しかし、こちとら、もうすでに口の中がとんかつですよ!
しかも、このためにご飯をほとんど食べず、しかも駅前から歩いてきたんですよ!
という事でメニューの一番目に書かれている『とんかつ定食』、それと『おビール』も注文。
予定になかった420円もするビールも追加したあたり、相当浮かれてたな(笑)
でも、それくらい楽しみだったんですよ!
一足先にきた『おビール』を飲みながら、ついてきたキュウリの浅漬けをポリポリ。
もうニヤニヤが止まんなくて。
3年間見送り続けた憧れのとんかつがこれから来ると思うと。
いよいよご対面。
注文してから待つこと十数分。
いよいよ待ちに待った『とんかつ定食』が俺の目の前に!
たくさんのキャベツの千切りととんかつ。
それとご飯とお味噌汁。
特に珍しくはない基本的なとんかつ定食の感じ。だけどこれを待ってたのよ!
会いたかった!とんかつ定食!
タレとからしでいただきます。
衣は薄くサクッとしてて、噛みしめると豚肉の柔らかくてもちっとした食感が。
とんかつだけど、割とさっぱり食べられる。けど物足りないわけじゃなくて食べごたえもちゃんとある。
美味い!
とんかつ食べて、ご飯とキャベ千を口の中にかっ込んでビールで流し込む。
気分は孤独のグルメの井之頭五郎。
あっという間に完食!
幸せな時間でした!
地元に根付いたとんかつ屋
こちらのお店、お父さんがキッチン、お母さんがホールと夫婦2人で切り盛りしているそう。
お会計の時にちょろっとお話ししたけど、とても気さくなお母さんでした。
なんでも27年ここでお店をやっているそう。
「写真撮ってもいいですか?」と聞いたら、「あたしら映さなきゃいくらでもいいよ(笑)」と言われたのでお店の中を撮らせていただきました。

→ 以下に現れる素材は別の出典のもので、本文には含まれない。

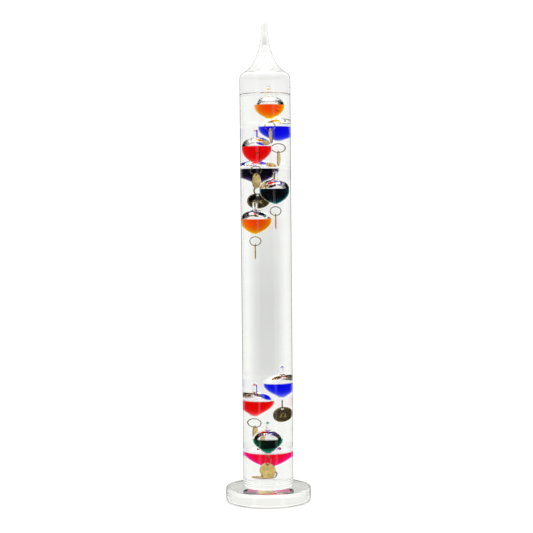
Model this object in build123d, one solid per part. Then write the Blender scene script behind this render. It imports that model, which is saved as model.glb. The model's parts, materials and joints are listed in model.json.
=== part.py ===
from build123d import *
import math
import os

# A ten-float galileo thermometer: a sealed glass tube of clear liquid on a glass disc.
# Millimetres, +Z up, origin at the centre of the disc's underside.

# ---------------------------------------------------------------- stand
BASE_R = 39.25
BASE_H = 13.2
BASE_TOP_FILLET = 1.2
BASE_FOOT_FILLET = 1.8
BOND_R = 18.0
BOND_T = 0.2

# ---------------------------------------------------------------- tube
TUBE_R = 23.25
TUBE_WALL = 1.85
TUBE_CORNER_R = 4.5
BORE_CORNER_R = 7.0
FLOOR_T = 4.2
WALL_TOP_Z = 388.0
SHOULDER_R = 7.0
SHOULDER_TURN = math.radians(63.8)
SPIRE_GUIDES = [(11.5, 398.1), (5.2, 409.0)]
SPIRE_BASE_Z = 430.0
SPIRE_R = 3.0
SPIRE_TIP_R = 2.8
TUBE_TOP_Z = 440.0
CAVITY_GUIDES = [(11.4, 396.6), (4.6, 406.0)]
CAVITY_NECK_Z = 412.0
CAVITY_NECK_R = 2.2
CAVITY_TOP_Z = 418.0
CAVITY_TIP_R = 1.2

# ---------------------------------------------------------------- liquid
LIQUID_TOP_Z = 374.5
LIQUID_GAP = 0.06
FLOAT_GAP = 0.12

# ---------------------------------------------------------------- glass float
BULB_R = 11.75
BULB_WALL = 0.6
DOME_H = 9.2
TAIL_R = 2.0
TAIL_H = 9.2
TAIL_TIP_T = 1.6
DYE_LEVEL = 0.9
DYE_GAP = 0.08
EYE_WIRE_R = 0.45
EYE_HOLE_R = 1.1
EYE_SUNK = 0.1

# Points that shape a float's side, as shares of its radius and of its bowl's depth or dome's height.
NIPPLE_TIP = (0.16, -1.0)
NIPPLE = (0.22, -0.94)
BOWL_GUIDES = [(0.30, -0.80), (1.0, -0.50)]
DOME_GUIDES = [(1.0, 0.50), (0.62, 0.90)]
DOME_RIM = (0.34, 0.96)
NECK_GUIDE = (0.24, 0.975)
NECK_FOOT_RISE = 0.3
NECK_RISE = 2.0

# ---------------------------------------------------------------- ring and tag
RING_R = 3.97
RING_WIRE_R = 0.35
RING_SLIT = 0.25
RING_SLIT_ANGLE = 160.0
TAG_R = 7.0
TAG_T = 0.8
TAG_EDGE = 0.15
TAG_HOLE_R = 0.95
TAG_HOLE_INSET = 2.1
HANG_GAP = 0.08

# Each float: name, centre of its widest section (x, y, z), depth of its bowl below that
# section, headings of its ring's plane and its tag's plane, and lean of the tag, in degrees.
FLOATS = [
    ("01", 3.4, -8.6, 362.9, 12.5, 20, -78, -32),
    ("02", 7.3, 5.6, 343.7, 12.6, -1, 95, 0),
    ("03", -7.0, -6.3, 325.6, 15.0, -12, 58, 0),
    ("04", -4.4, 8.3, 305.5, 13.2, 108, 26, 0),
    ("05", 6.9, -6.4, 287.0, 13.4, 5, 98, 0),
    ("06", -7.6, -4.0, 259.4, 13.1, 0, 84, 0),
    ("07", 8.8, 2.7, 108.1, 12.8, 102, 40, 0),
    ("08", -7.6, 4.9, 91.8, 13.8, -29, 69, 0),
    ("09", -0.2, -9.0, 58.0, 12.8, 60, -32, 0),
    ("10", 0.4, 9.3, 42.5, 12.6, 0, -90, 0),
]

# The lowest float's tag lies flat above the tube's floor, on the side of its ring.
FLAT_TAG_FLOAT = "10"
FLAT_TAG_ROUND = math.radians(52.0)

# ---------------------------------------------------------------- derived places
BORE_R = TUBE_R - TUBE_WALL
TUBE_FOOT_Z = BASE_H + BOND_T
FLOOR_Z = TUBE_FOOT_Z + FLOOR_T
EYE_R = EYE_HOLE_R + EYE_WIRE_R
EYE_BELOW = EYE_R - EYE_SUNK
RING_TOP_BELOW = EYE_BELOW + EYE_HOLE_R - RING_WIRE_R - HANG_GAP
HOLE_BELOW_WIRE = TAG_HOLE_R - RING_WIRE_R - HANG_GAP
TAG_BELOW_HOLE = TAG_R - TAG_HOLE_INSET


def xz(x, z):
    return Vector(x, 0, z)


def corner_arc(centre_x, centre_z, radius, start, end):
    """Arc of a circle in the XZ plane between two angles, in radians from +X."""
    turns = (start, (start + end) / 2, end)
    points = [xz(centre_x + radius * math.cos(t), centre_z + radius * math.sin(t)) for t in turns]
    return ThreePointArc(*points)


def revolved(edges):
    """Solid of revolution about Z from a closed outline in the XZ plane."""
    return revolve(make_face(Wire(edges)), axis=Axis.Z, revolution_arc=360)


# ---------------------------------------------------------------- stand
def make_base_disc():
    disc = Cylinder(BASE_R, BASE_H, align=(Align.CENTER, Align.CENTER, Align.MIN))
    top_rim = disc.edges().filter_by(GeomType.CIRCLE).sort_by(Axis.Z)[-1]
    disc = fillet(top_rim, BASE_TOP_FILLET)
    foot_rim = disc.edges().filter_by(GeomType.CIRCLE).sort_by(Axis.Z)[0]
    return fillet(foot_rim, BASE_FOOT_FILLET)


def make_bond_film():
    film = Cylinder(BOND_R, BOND_T, align=(Align.CENTER, Align.CENTER, Align.MIN))
    return Pos(0, 0, BASE_H) * film


# ---------------------------------------------------------------- tube
def tube_outline(radius, corner, floor_z, shoulder, spire_guides, spire_r, spire_z, tip_r, top_z):
    """Round-cornered tube that turns over a shoulder into a drawn-out spire."""
    wall_z = floor_z + corner
    turned_x = radius - shoulder * (1 - math.cos(SHOULDER_TURN))
    turned_z = WALL_TOP_Z + shoulder * math.sin(SHOULDER_TURN)
    guides = [xz(x, z) for x, z in spire_guides]
    return [
        Line(xz(0, floor_z), xz(radius - corner, floor_z)),
        corner_arc(radius - corner, wall_z, corner, -math.pi / 2, 0),
        Line(xz(radius, wall_z), xz(radius, WALL_TOP_Z)),
        corner_arc(radius - shoulder, WALL_TOP_Z, shoulder, 0, SHOULDER_TURN),
        Bezier(xz(turned_x, turned_z), *guides, xz(spire_r, spire_z)),
        Line(xz(spire_r, spire_z), xz(tip_r, top_z - tip_r)),
        corner_arc(0, top_z - tip_r, tip_r, 0, math.pi / 2),
        Line(xz(0, top_z), xz(0, floor_z)),
    ]


def make_tube():
    outer = tube_outline(
        TUBE_R, TUBE_CORNER_R, TUBE_FOOT_Z, SHOULDER_R,
        SPIRE_GUIDES, SPIRE_R, SPIRE_BASE_Z, SPIRE_TIP_R, TUBE_TOP_Z,
    )
    cavity = tube_outline(
        BORE_R, BORE_CORNER_R, FLOOR_Z, SHOULDER_R - TUBE_WALL,
        CAVITY_GUIDES, CAVITY_NECK_R, CAVITY_NECK_Z, CAVITY_TIP_R, CAVITY_TOP_Z,
    )
    return revolved(outer) - revolved(cavity)


# ---------------------------------------------------------------- floats
def bulb_outline(bowl, inset, tail_top):
    """Turnip-shaped bulb with a finger-like tail on top, inset from the glass's outer skin."""
    a = BULB_R - inset
    b = bowl - inset
    d = DOME_H - inset
    tail_r = TAIL_R - inset
    nipple_tip, nipple = [xz(x * a, z * b) for x, z in (NIPPLE_TIP, NIPPLE)]
    bowl_guides = [xz(x * a, z * b) for x, z in BOWL_GUIDES]
    dome_guides = [xz(x * a, z * d) for x, z in DOME_GUIDES]
    rim, neck_guide = [xz(x * a, z * d) for x, z in (DOME_RIM, NECK_GUIDE)]
    neck = xz(tail_r, d + NECK_RISE)
    return [
        Bezier(xz(0, -b), nipple_tip, nipple),
        Bezier(nipple, *bowl_guides, xz(a, 0)),
        Bezier(xz(a, 0), *dome_guides, rim),
        Bezier(rim, neck_guide, xz(tail_r, d + NECK_FOOT_RISE), neck),
        Line(neck, xz(tail_r, tail_top - tail_r)),
        corner_arc(0, tail_top - tail_r, tail_r, 0, math.pi / 2),
        Line(xz(0, tail_top), xz(0, -b)),
    ]


def upright_loop(radius, wire_r):
    """Wire loop in the XZ plane, its hole along Y."""
    return Rot(90, 0, 0) * Torus(radius, wire_r)


def make_bulb(bowl):
    """Blown glass float, sealed at the tail, with a small glass eye under its nipple."""
    skin = revolved(bulb_outline(bowl, 0, DOME_H + TAIL_H))
    hollow = revolved(bulb_outline(bowl, BULB_WALL, DOME_H + TAIL_H - TAIL_TIP_T))
    eye = Pos(0, 0, -bowl - EYE_BELOW) * upright_loop(EYE_R, EYE_WIRE_R)
    return skin + eye - hollow


def make_dye(bowl):
    """The coloured liquid that half fills a float, level at its top."""
    inset = BULB_WALL + DYE_GAP
    full = revolved(bulb_outline(bowl, inset, DOME_H + TAIL_H - TAIL_TIP_T))
    kept = Cylinder(2 * BULB_R, 2 * BULB_R, align=(Align.CENTER, Align.CENTER, Align.MAX))
    return full & (Pos(0, 0, DYE_LEVEL) * kept)


def make_ring():
    """Open jump ring in the YZ plane, its top wire at the origin."""
    ring = Rot(0, 90, 0) * Torus(RING_R, RING_WIRE_R)
    slit = Pos(0, RING_R, 0) * Box(4 * RING_WIRE_R, 4 * RING_WIRE_R, RING_SLIT)
    ring = ring - Rot(RING_SLIT_ANGLE, 0, 0) * slit
    return Pos(0, 0, -RING_R) * ring


def make_tag():
    """Stamped brass disc in the XZ plane, hanging below its hole at the origin."""
    disc = Cylinder(TAG_R, TAG_T)
    disc = fillet(disc.edges().filter_by(GeomType.CIRCLE), TAG_EDGE)
    disc = disc - Pos(0, TAG_BELOW_HOLE, 0) * Cylinder(TAG_HOLE_R, 2 * TAG_T)
    return Pos(0, 0, -TAG_BELOW_HOLE) * (Rot(90, 0, 0) * disc)


def ring_frame(bowl):
    """Place of the ring's top wire below the float's centre."""
    return Pos(0, 0, -bowl - RING_TOP_BELOW)


def tag_frame(name, yaw, lean):
    """Place of the tag's hole, seen from the ring's top wire."""
    if name == FLAT_TAG_FLOAT:
        sideways = -RING_R * math.sin(FLAT_TAG_ROUND)
        below = RING_R * (1 + math.cos(FLAT_TAG_ROUND))
        return Pos(0, sideways, -below) * Rot(0, 0, -90) * Rot(90, 0, 0)
    hang = Pos(0, 0, -HOLE_BELOW_WIRE) * Rot(0, 0, yaw)
    return Pos(0, 0, -2 * RING_R) * Rot(0, lean, 0) * hang


def float_envelope(bowl, ring_place, tag_place):
    """The room that a float, its ring and its tag take in the liquid."""
    room = revolved(bulb_outline(bowl, -FLOAT_GAP, DOME_H + TAIL_H + FLOAT_GAP))
    eye = Cylinder(EYE_R + EYE_WIRE_R + FLOAT_GAP, 2 * (EYE_WIRE_R + FLOAT_GAP))
    room = room + Pos(0, 0, -bowl - EYE_BELOW) * (Rot(90, 0, 0) * eye)
    ring = Cylinder(RING_R + RING_WIRE_R + FLOAT_GAP, 2 * (RING_WIRE_R + FLOAT_GAP))
    room = room + ring_place * (Pos(0, 0, -RING_R) * (Rot(0, 90, 0) * ring))
    tag = Cylinder(TAG_R + FLOAT_GAP, TAG_T + 2 * FLOAT_GAP)
    return room + ring_place * tag_place * (Pos(0, 0, -TAG_BELOW_HOLE) * (Rot(90, 0, 0) * tag))


def make_float_parts():
    """Every float's four pieces in place, and the rooms they take in the liquid."""
    parts = {}
    rooms = []
    for name, x, y, z, bowl, ring_heading, tag_heading, lean in FLOATS:
        turn = ring_heading - 90
        place = Pos(x, y, z) * Rot(0, 0, turn)
        ring_place = ring_frame(bowl)
        tag_place = tag_frame(name, tag_heading - turn, lean)
        parts["bulb_" + name] = place * make_bulb(bowl)
        parts["dye_" + name] = place * make_dye(bowl)
        parts["ring_" + name] = place * ring_place * make_ring()
        parts["tag_" + name] = place * ring_place * tag_place * make_tag()
        rooms.append(place * float_envelope(bowl, ring_place, tag_place))
    return parts, rooms


# ---------------------------------------------------------------- liquid
def make_liquid(rooms):
    """The clear liquid that fills the tube up to its level, round the floats."""
    r = BORE_R - LIQUID_GAP
    corner = BORE_CORNER_R - LIQUID_GAP
    floor_z = FLOOR_Z + LIQUID_GAP
    outline = [
        Line(xz(0, floor_z), xz(r - corner, floor_z)),
        corner_arc(r - corner, floor_z + corner, corner, -math.pi / 2, 0),
        Line(xz(r, floor_z + corner), xz(r, LIQUID_TOP_Z)),
        Line(xz(r, LIQUID_TOP_Z), xz(0, LIQUID_TOP_Z)),
        Line(xz(0, LIQUID_TOP_Z), xz(0, floor_z)),
    ]
    liquid = revolved(outline)
    for room in rooms:
        liquid = liquid - room
    return liquid


def write_parts(parts):
    os.makedirs("parts", exist_ok=True)
    for name, shape in parts.items():
        export_step(shape, os.path.join("parts", name + ".step"))


float_parts, float_rooms = make_float_parts()
thermometer = {
    "base_disc": make_base_disc(),
    "bond_film": make_bond_film(),
    "glass_tube": make_tube(),
    "clear_liquid": make_liquid(float_rooms),
}
thermometer.update(float_parts)
write_parts(thermometer)
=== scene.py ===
import json
import math

import bmesh
import bpy
from mathutils import Matrix, Vector


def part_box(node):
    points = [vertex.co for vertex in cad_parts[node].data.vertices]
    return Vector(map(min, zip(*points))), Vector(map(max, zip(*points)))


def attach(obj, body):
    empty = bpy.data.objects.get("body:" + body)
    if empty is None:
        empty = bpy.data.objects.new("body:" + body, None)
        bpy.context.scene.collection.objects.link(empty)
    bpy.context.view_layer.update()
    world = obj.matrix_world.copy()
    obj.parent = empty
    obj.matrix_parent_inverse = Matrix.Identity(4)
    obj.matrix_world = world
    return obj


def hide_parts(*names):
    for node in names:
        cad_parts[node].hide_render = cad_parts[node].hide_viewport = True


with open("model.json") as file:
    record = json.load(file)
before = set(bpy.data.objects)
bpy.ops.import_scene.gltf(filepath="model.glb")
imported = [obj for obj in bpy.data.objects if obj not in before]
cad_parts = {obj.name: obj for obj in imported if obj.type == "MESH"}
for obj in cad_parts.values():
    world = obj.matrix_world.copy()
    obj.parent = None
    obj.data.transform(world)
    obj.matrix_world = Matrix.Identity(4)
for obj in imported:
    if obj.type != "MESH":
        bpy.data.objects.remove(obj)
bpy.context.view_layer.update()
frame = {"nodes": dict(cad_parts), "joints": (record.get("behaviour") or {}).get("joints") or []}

MM = 0.001
QUARTER = math.pi / 2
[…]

写真を撮る時もお母さんは隠れて、「お父さん隠れて隠れて」とかそんなやりとりがあったり(笑)
常連さんも結構いるようで、来るお客さんお客さんと会話してました。
居心地いいなぁ。このお店。
心温まる地域に根差した地元のお店って感じで落ち着く。
もっと早く来てればよかった。
今はいない彼女と一緒に来たかった。
とは言っても、もう彼女はいないし、来週にはここを離れるから、そんなことを言ってもしょうがないのだけど。
だから次行く場所では地元のお店と触れ合いたい。
自分の住む街を楽しみたい。
そんなことを思いました。
そういえば、『とんかつ定食』がくるのを待ってた時に見てた内村カメラで、幼稚園児が『世界が平和になるにはどうしたらいいか?』っていう質問の答えに、
おみせをひらいておいしいものをたべてもらう。
ってのがあった。美味しいものを食べたら仲直りしてもらうって。
俺もそう思う。
美味しいものって無条件で人を幸せにしますな。
ここ最近いろいろ大変だったけど、美味しいとんかつと、温かいお店の雰囲気を味わえて、幸せな夜でした。